WHAT THE TASK ASKS: Scan the following material for the string "scene" and copy each line in which it appears.

PROVIDED MATERIAL:
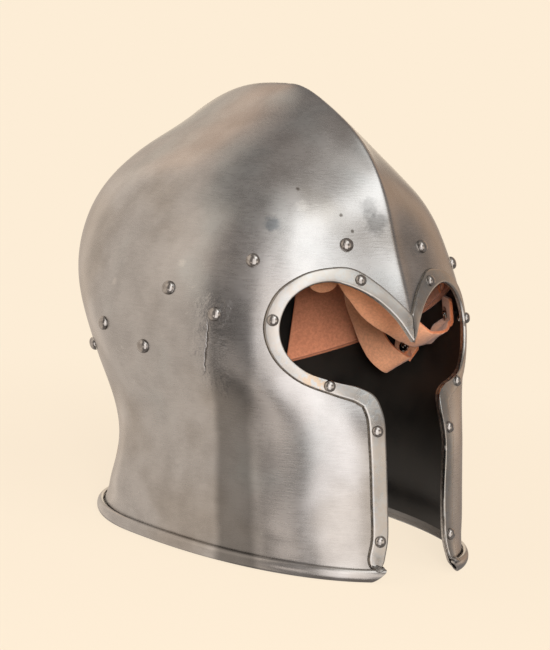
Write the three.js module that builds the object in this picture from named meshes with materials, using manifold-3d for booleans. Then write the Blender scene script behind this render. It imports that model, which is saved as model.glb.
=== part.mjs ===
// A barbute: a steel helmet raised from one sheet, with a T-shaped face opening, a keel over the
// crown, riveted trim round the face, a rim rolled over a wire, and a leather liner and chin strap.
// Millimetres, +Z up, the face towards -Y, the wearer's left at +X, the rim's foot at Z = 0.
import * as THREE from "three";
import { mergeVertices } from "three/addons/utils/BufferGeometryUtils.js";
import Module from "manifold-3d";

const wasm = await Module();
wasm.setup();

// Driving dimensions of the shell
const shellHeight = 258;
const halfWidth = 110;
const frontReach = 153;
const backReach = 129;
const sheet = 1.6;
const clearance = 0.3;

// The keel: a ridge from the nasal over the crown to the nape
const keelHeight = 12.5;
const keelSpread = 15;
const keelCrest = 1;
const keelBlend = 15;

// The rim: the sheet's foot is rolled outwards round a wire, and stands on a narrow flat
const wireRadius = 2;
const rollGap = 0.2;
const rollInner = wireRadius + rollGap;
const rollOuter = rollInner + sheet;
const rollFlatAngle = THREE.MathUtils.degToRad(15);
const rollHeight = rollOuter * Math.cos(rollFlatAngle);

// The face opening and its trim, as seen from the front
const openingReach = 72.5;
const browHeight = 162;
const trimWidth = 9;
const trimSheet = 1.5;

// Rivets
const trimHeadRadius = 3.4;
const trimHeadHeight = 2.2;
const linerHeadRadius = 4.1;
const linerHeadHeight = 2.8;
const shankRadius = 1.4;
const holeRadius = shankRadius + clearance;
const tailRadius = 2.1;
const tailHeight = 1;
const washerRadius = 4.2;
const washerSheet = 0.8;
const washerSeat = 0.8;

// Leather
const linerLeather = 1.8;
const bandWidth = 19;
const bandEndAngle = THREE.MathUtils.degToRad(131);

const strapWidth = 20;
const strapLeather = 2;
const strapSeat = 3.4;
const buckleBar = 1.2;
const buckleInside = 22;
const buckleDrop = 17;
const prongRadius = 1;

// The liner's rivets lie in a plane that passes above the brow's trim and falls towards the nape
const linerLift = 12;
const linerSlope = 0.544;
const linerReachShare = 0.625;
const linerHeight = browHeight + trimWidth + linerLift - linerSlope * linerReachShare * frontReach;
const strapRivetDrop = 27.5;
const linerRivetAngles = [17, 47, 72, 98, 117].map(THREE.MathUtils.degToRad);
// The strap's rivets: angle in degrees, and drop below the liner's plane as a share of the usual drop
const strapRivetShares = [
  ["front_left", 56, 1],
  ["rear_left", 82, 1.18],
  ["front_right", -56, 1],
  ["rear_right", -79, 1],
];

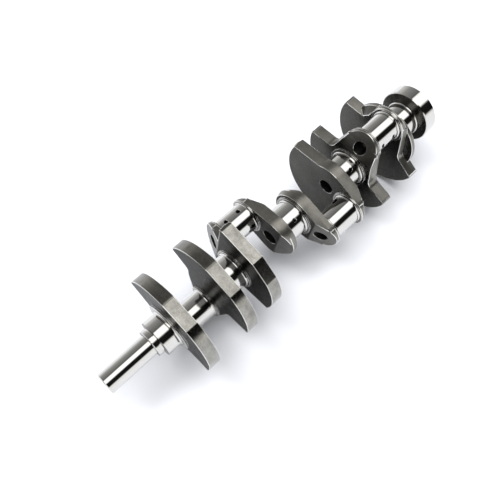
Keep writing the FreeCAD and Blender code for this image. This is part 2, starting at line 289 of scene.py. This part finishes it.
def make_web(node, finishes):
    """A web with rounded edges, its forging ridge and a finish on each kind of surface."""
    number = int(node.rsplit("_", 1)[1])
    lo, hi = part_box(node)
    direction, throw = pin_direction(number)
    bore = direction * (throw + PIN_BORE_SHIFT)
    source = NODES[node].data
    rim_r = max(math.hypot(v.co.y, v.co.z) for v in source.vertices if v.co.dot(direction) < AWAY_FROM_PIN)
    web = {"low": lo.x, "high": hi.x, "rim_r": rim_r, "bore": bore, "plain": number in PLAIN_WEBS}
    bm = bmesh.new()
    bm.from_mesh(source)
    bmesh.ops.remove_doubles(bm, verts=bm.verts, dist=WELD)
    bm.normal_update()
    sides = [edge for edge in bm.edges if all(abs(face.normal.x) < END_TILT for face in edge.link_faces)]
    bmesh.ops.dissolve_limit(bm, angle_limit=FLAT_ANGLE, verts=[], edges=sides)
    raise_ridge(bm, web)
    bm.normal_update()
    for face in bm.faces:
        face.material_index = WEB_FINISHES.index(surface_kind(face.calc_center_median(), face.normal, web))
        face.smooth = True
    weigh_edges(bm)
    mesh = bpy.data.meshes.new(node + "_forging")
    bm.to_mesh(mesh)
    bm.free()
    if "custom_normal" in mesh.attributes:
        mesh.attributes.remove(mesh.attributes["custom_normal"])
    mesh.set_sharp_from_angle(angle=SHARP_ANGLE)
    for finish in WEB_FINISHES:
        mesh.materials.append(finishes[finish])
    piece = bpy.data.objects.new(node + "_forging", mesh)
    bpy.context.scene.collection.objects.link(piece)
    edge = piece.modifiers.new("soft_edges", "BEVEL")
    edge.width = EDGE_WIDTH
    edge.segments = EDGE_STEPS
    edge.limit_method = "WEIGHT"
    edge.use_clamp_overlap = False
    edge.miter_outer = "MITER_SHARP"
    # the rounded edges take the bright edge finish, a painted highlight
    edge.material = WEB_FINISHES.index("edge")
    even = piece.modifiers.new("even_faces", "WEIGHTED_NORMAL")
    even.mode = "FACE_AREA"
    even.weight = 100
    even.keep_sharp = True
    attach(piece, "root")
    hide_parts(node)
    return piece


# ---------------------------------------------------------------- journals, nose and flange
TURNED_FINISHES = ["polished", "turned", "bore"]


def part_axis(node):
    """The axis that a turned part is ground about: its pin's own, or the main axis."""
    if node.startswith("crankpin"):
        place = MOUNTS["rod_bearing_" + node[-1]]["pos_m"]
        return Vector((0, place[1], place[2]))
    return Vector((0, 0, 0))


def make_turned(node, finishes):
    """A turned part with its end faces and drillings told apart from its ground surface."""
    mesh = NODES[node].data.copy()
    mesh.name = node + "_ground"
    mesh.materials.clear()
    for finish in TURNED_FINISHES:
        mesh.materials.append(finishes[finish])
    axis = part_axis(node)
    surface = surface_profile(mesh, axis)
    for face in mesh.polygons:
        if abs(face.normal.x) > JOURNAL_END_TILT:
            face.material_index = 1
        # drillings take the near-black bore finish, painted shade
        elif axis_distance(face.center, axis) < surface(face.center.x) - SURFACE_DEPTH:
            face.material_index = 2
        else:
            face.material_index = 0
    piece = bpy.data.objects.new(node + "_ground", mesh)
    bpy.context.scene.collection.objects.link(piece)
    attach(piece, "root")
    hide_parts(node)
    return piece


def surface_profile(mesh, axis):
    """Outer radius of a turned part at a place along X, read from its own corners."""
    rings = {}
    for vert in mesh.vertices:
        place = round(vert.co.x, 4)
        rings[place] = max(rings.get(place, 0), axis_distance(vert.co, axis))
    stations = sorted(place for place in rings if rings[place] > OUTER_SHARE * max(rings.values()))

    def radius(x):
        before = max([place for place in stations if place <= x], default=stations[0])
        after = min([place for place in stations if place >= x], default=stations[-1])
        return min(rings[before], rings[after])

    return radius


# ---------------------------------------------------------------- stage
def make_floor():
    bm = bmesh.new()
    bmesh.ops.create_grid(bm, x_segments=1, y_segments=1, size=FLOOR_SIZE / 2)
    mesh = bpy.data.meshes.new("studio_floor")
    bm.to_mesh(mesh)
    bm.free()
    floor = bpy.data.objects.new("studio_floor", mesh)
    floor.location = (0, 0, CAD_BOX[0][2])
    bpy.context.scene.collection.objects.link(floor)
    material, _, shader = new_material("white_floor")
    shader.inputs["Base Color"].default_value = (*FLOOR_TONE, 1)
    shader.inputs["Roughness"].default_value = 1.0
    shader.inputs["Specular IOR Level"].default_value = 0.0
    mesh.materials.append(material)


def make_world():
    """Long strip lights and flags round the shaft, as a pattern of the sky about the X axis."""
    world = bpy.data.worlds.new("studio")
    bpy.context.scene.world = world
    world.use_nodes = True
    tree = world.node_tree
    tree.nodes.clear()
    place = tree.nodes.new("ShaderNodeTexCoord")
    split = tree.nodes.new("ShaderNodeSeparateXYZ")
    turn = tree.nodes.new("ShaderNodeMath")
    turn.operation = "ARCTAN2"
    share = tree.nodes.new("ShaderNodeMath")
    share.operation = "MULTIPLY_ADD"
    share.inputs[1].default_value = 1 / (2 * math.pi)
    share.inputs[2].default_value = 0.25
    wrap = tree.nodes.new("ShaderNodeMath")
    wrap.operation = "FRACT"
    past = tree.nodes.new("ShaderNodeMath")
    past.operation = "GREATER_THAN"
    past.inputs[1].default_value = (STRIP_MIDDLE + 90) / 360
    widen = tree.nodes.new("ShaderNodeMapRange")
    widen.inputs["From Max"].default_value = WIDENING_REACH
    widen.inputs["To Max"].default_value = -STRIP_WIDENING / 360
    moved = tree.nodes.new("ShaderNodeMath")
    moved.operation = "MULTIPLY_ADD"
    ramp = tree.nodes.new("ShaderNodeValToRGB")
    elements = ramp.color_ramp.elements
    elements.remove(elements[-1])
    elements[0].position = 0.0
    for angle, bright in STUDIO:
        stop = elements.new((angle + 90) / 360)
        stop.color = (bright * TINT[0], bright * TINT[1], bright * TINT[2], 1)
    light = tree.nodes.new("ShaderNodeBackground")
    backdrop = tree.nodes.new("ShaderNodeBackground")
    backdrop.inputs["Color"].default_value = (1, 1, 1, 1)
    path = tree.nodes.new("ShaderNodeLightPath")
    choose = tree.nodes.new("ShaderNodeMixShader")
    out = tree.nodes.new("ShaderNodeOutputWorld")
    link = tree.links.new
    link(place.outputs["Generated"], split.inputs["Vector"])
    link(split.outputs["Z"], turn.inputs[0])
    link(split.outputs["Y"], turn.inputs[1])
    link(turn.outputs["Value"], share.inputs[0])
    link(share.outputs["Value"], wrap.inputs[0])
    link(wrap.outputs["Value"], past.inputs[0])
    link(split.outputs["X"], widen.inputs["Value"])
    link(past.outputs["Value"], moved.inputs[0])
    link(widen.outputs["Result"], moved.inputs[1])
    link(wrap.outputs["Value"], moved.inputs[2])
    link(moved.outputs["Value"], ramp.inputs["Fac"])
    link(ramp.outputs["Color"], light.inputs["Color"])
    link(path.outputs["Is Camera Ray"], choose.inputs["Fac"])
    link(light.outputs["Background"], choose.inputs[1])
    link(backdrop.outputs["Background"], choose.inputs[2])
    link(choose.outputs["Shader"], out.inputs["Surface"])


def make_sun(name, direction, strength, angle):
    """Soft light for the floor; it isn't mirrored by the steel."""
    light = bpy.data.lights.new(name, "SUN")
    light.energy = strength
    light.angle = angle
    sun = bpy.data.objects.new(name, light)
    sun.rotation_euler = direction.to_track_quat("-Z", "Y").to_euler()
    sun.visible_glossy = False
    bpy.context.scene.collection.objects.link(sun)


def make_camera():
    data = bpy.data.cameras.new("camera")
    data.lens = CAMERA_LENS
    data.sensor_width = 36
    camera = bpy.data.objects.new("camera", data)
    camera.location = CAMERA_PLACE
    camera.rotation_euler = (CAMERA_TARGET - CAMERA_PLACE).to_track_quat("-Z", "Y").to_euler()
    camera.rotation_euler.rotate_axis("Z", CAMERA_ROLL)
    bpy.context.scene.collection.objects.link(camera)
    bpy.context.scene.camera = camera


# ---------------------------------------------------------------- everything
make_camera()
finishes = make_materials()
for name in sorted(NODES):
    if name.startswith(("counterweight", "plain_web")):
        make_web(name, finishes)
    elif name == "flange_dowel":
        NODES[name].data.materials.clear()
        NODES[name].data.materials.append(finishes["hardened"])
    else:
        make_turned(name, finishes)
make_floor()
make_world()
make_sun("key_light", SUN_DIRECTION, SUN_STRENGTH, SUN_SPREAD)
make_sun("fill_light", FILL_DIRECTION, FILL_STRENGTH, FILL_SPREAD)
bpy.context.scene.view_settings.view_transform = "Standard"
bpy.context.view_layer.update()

EXPECTED ANSWER:
Write the three.js module that builds the object in this picture from named meshes with materials, using manifold-3d for booleans. Then write the Blender scene script behind this render. It imports that model, which is saved as model.glb.
Keep writing the FreeCAD and Blender code for this image. This is part 2, starting at line 289 of scene.py. This part finishes it.
    bpy.context.scene.collection.objects.link(piece)
    bpy.context.scene.collection.objects.link(piece)
    bpy.context.scene.collection.objects.link(floor)
    bpy.context.scene.world = world
    bpy.context.scene.collection.objects.link(sun)
    bpy.context.scene.collection.objects.link(camera)
    bpy.context.scene.camera = camera
bpy.context.scene.view_settings.view_transform = "Standard"